Can My HOA Prevent Me From Fixing My Car In The Driveway?
Yes. It’s the same issue that you have with the yard. They can limit the number of vehicles that can be kept at the association. They can certainly limit the parking so that it’s not blocking the street, it’s not blocking the sidewalk. They can deal with any repairs that have to be done at the garage, they can even make it that you have to close your garage so people don’t see a car up on blocks or things of that nature. Again, a lot of times those are the reasons why people want to move into the associations because they don’t want to see those types of things or they don’t want their property values to be diminished because it’s the old, if you give them an inch, they will take a mile. You let somebody quickly change a flat once in their driveway and all of a sudden it’s up on 4 blocks and it’s there for 3 months and if there is no rule or regulation to restrict that then the association is going to go into loss and they are going to lose property values and they have to look at that all the time. So yes, they can certainly restrict that if they choose to.

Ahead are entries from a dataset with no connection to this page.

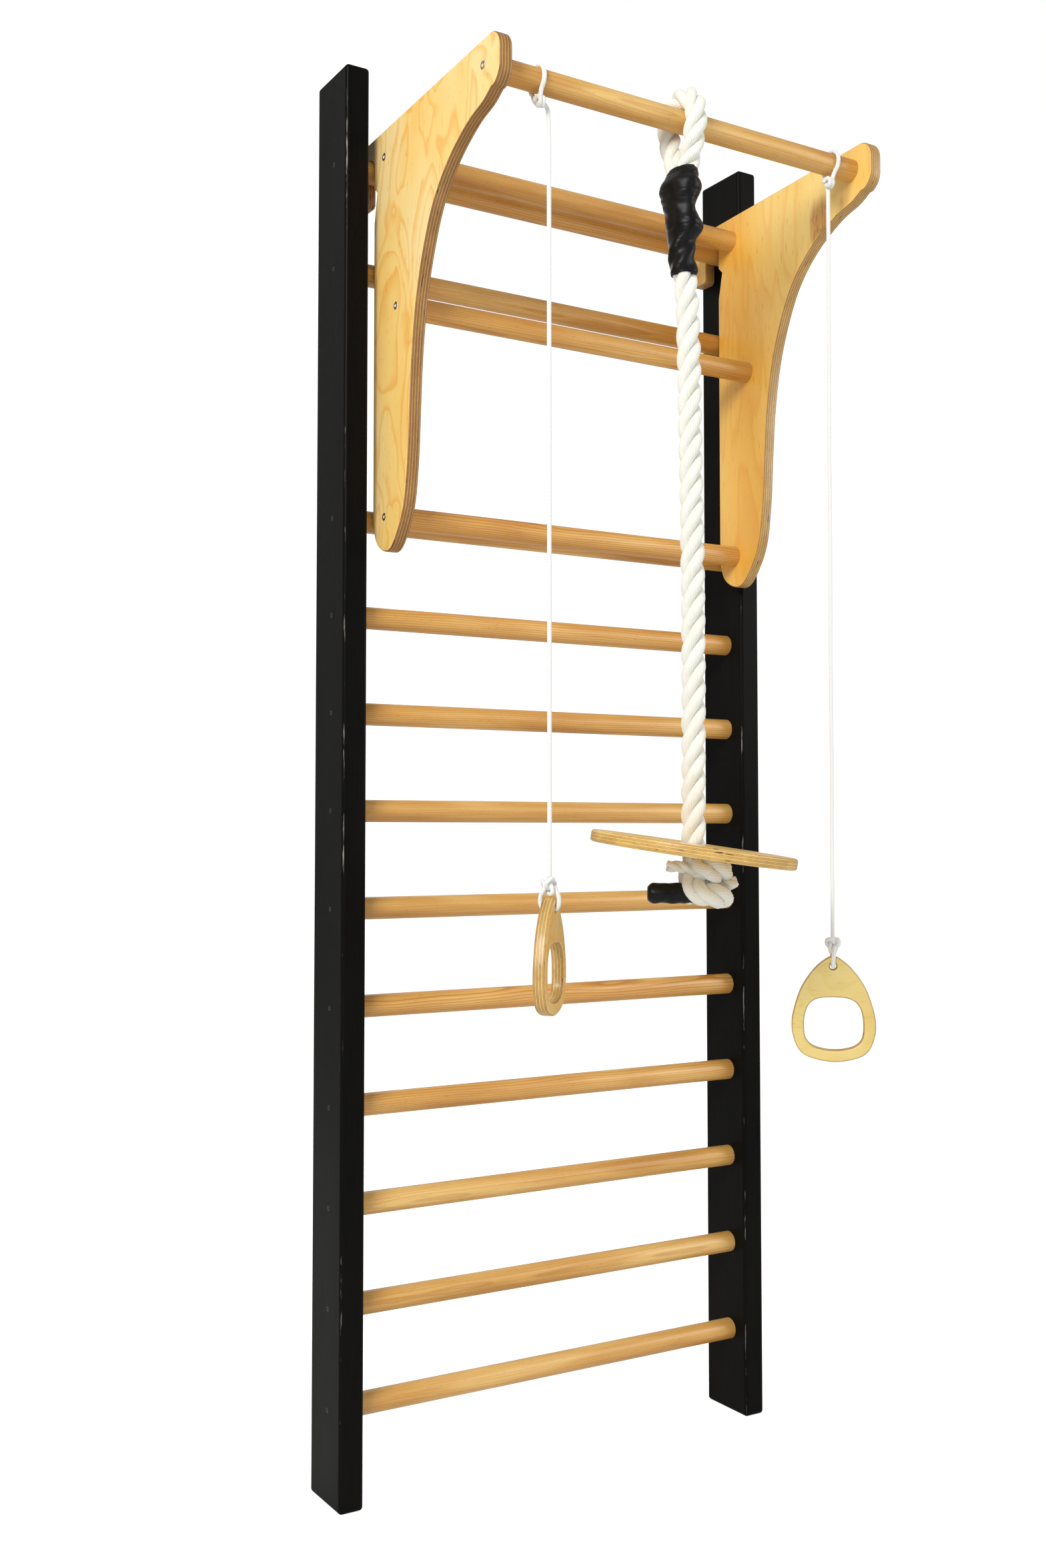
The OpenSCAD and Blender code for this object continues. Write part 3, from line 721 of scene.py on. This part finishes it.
def buildKnot():
    across = Matrix.Rotation(math.radians(knot["heading"]), 4, "Z")
    path = [Vector((0, 0, -0.009)), Vector((-0.001, 0.002, -0.020))]
    for i in range(12, 97):
        t = i / 96
        angle = math.tau * (0.45 + 2.02 * t)
        drop = min(1, max(0, (t - 0.40) / 0.24))
        drop = drop * drop * (3 - 2 * drop)
        z = knot["levels"][0] + (knot["levels"][1] - knot["levels"][0]) * drop
        z -= (knot["lean"][0] + (knot["lean"][1] - knot["lean"][0]) * drop) * math.cos(angle)
        out = knot["middle"] + knot["turn"] * math.cos(angle)
        path.append(Vector((out, knot["turn"] * math.sin(angle), z)))
    path.append(Vector(knot["tuck"]))
    ropePiece("ropeKnot", [seatCentre + across @ p for p in path], "seat", ["rope_knot"], knot["strands"])
    heart = [seatCentre + across @ Vector((knot["middle"], 0, z)) for z in knot["heart"]]
    ropePiece("knotHeart", heart, "seat", [], knot["strands"])
    for i, points in enumerate(knot["ends"]):
        ropePiece(f"strandEnd{i + 1}", [seatCentre + across @ Vector(p) for p in points], "seat", [],
                  knot["endStrands"])


# a skin over rings of points, closed at both ends
def ringSkin(name, rings, material):
    count = len(rings[0])
    points = [p for ring in rings for p in ring]
    faces = []
    for start in range(0, (len(rings) - 1) * count, count):
        for k in range(count):
            after = (k + 1) % count
            faces.append([start + k, start + after, start + count + after, start + count + k])
    faces.append(list(range(count))[::-1])
    faces.append([(len(rings) - 1) * count + k for k in range(count)])
    piece = meshObject(name, points, faces, material)
    fixNormals(piece)
    return piece


def fixNormals(piece):
    work = bmesh.new()
    work.from_mesh(piece.data)
    bmesh.ops.recalc_face_normals(work, faces=work.faces)
    work.to_mesh(piece.data)
    work.free()


sleeve = {
    # from the bar's axis and the rope's place: across, up, half width and half depth
    "levels": [(-15.0, -74.5, 17.8, 28.5), (-15.0, -76.5, 19.4, 31), (-15.5, -83, 21.2, 35),
               (-17.5, -92, 25, 38), (-18.6, -100, 26.6, 39), (-18.6, -113, 24.8, 36),
               (-19.8, -124, 21.6, 31.5), (-19.8, -132, 20.6, 29.5), (-16.5, -144, 22.3, 31),
               (-12.2, -157, 25.3, 33.5), (-11.6, -165, 24.6, 32), (-14.3, -174, 20.6, 26.5),
               (-16.5, -183, 18.8, 22), (-16.5, -195, 18.6, 19.8), (-15.5, -208, 19.2, 19.4),
               (-14.2, -220, 19.7, 19.7), (-13.2, -229, 19.8, 19.8), (-13.0, -233, 19.2, 19.2)],
    "sides": 112,
    "rows": 190,
    "strandRelief": 1.7,
    "lay": 102,
    "slack": 3.2,
}


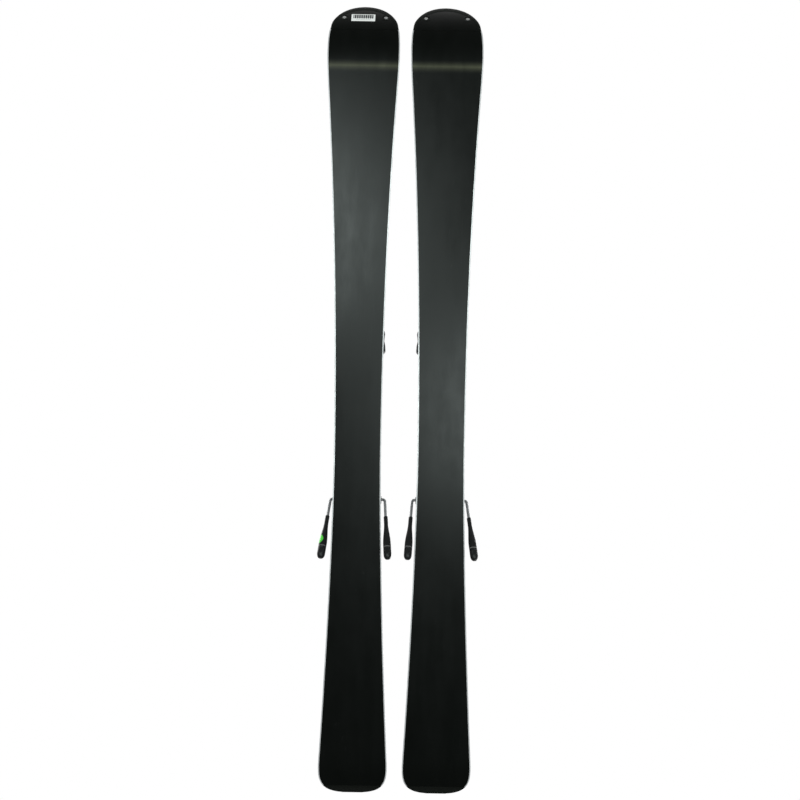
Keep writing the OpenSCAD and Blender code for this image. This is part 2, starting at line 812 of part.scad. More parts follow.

Must I Pay My HOA Dues Or Condo Association Dues For Common Areas That I Don’t Use?
You must. There is a very good answer for that; a practical answer and that is it would be virtually impossible for a board of directors of an association to be able to keep track of who uses the common areas or other amenities. So when you live in an association, you say that I understand that assessments are going to be used for the maintenance of common areas. Those may be a pool, it may be a playground, it may be a Tennis court, it may be things that a person may not have any desire to use or even have the physical ability to use any of those items. As per the fair Housing Act, the association is free to charge assessments to everyone and split it equally and that’s because it would just be too cumbersome and virtually impossible to say that you don’t use the tennis court so we are going to knock 25% off.
Now, you do, in associations sometimes have recreational facilities that may be billed separately. You may have clubs that are associated with, they are actually a different entity but they are associated with the development and are associated with the association and sometimes those are mandatory memberships. So when you live in those areas, you have to belong to the club and you have to pay the dues but sometimes they are split up like you have to belong to the social club but if you want to hold on to let’s say the golf club or the golf and tennis club, that’s voluntary but you have to pay more. Now, in those scenarios, you can segregate those as long as it’s not mandatory. So if you buy a loft, it’s not a mandatory membership and it’s voluntary if you want to join the club. They say it’s okay. It’s $10,000 a year if you want to join that club, then you don’t have to pay for that. But that’s strictly not a common area of the HOA or condominium association. So if you are strictly speaking about condominium and HOA common areas, then a member has to pay in a pool through their assessments just like everyone else does for monies to be spent on the upkeep of those common areas.
What Happens If I Don’t Pay The HOA Special Assessment Fees?
The special assessment, as long as it has been imposed properly and the caveat is because there are different rules per notice and there may be different voting requirements in the position of a special assessment versus a regular maintenance assessment that everybody is used to paying per month or quarterly. But assuming that through the special assessment has been imposed correctly under the statutes under the governing documents, assuming that’s the case, then it becomes incorporated into a person’s ledger and a bill is sent out and they are treated exactly the same as a maintenance assessment for collection purposes. So when a demand letter is issued, let’s say an association says this person is behind a year’s worth for their regular assessments and there is a special assessment of $15,000 because we had a leaky roof that we didn’t reserve for or you had to pay an exorbitant amount of attorney’s fees that you weren’t really expecting for this issue to come up.
So we need to impose a special assessment and we did it and now this person isn’t paying. The ledger will show that they have differentiated the maintenance assessments and the special assessments but they are collectible just like a regular maintenance assessment is. So there will be demand letters that are sent and if worse, aren’t followed through by the member or aren’t paid off and there is no deal that you’ve struck with the association then you are probably going to end up in a foreclosure lawsuit. So if they are imposed correctly then they are kept track of separately within the ledger and within the demand letters but ultimately, if it goes to court, the court wants to know what the total dollar amount is and how you got there. So for collection purposes, there isn’t much difference.